De acordo com o ministro, o Ministério Público poderá negociar a pena, a partir de confissão circunstanciada, e apresentar uma proposta de punição, diminuindo os custos do processo judicial.

Moro também rebateu as críticas à proposta. “Há críticas ao plea bargain por levar à condenação de inocentes, mas o risco de erro judiciário é presente em qualquer relação humana. O risco acontece com ou sem plea bargain, embora a gente queira um sistema perfeito. Não é a introdução do plea bargain que aumenta esse risco”, disse.

Outra proposta do pacote anticrime de Moro é ampliar as vídeoconferências para tomar depoimentos. “A videoconferência com acusado preso hoje é exceção, e os Estados têm tido gastos milionários com deslocamento de presos. Alteramos ligeiramente a lei para ampliar as possibilidades de videoconferência com acusados presos”, disse.

Para o ministro, é “irreal” a ideia de que a videoconferência fere o direito do preso. Outra proposta é que os Estados possam ter presídios de segurança máxima.

O ministro também afirmou que, “pensando no futuro”, o projeto cria o Banco Genético, que será muito importante para a resolução de crimes.

O pacote também prevê a criação do Banco Internacional de Perfis Balísticos e do Banco de Impressões Digitais, além de estabelecer a possibilidade de policiais realizarem operações disfarçados. “Isso aumenta os mecanismos hábeis para investigação, assim como as operações encobertas”, disse Moro.

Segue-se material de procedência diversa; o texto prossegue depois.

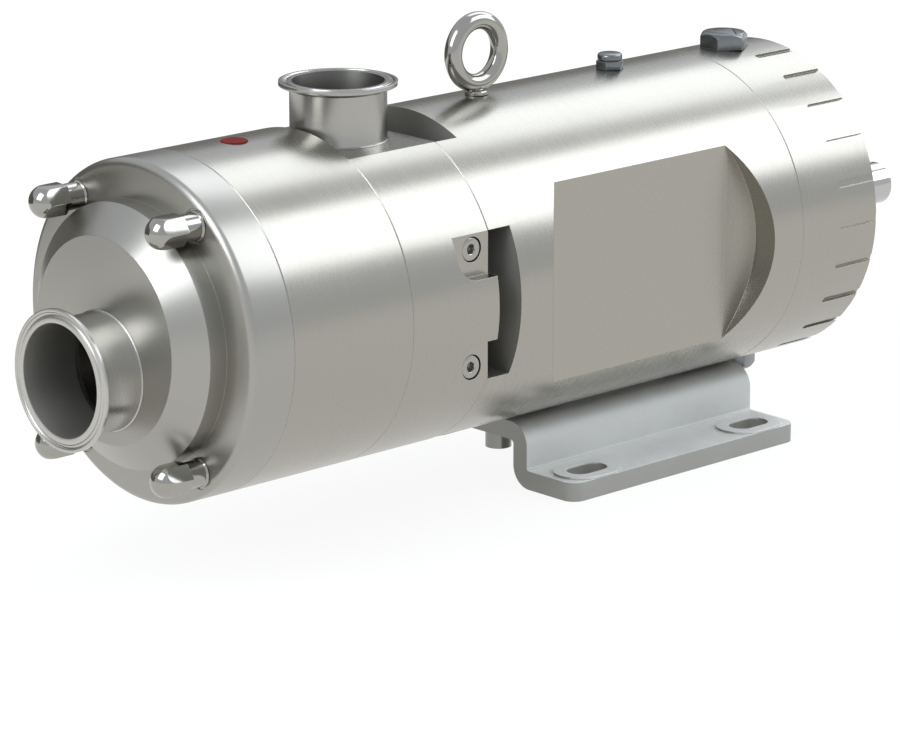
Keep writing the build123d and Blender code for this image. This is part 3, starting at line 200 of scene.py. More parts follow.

Segundo o ministro, com a operação encoberta, um policial vai poder ir à rua comprar droga ou arma para descobrir os crimes de maneira eficiente. Ele também rebateu eventuais críticas. “Vão ouvir que isso afronta uma súmula antiga do STF sobre flagrante preparado, mas não viola, pois é baseada em lei ordinária antiga”, disse.

Outros pontos do projeto são uma melhor regulamentação da escuta ambiental e a inserção do “informante do bem”, fonte potencial de informações de crimes contra a administração pública. Segundo Moro, o pacote anticrime é “o carro-chefe inicial” do ministério, mas isso não significa que ele não vá apresentar outras propostas “no momento oportuno”.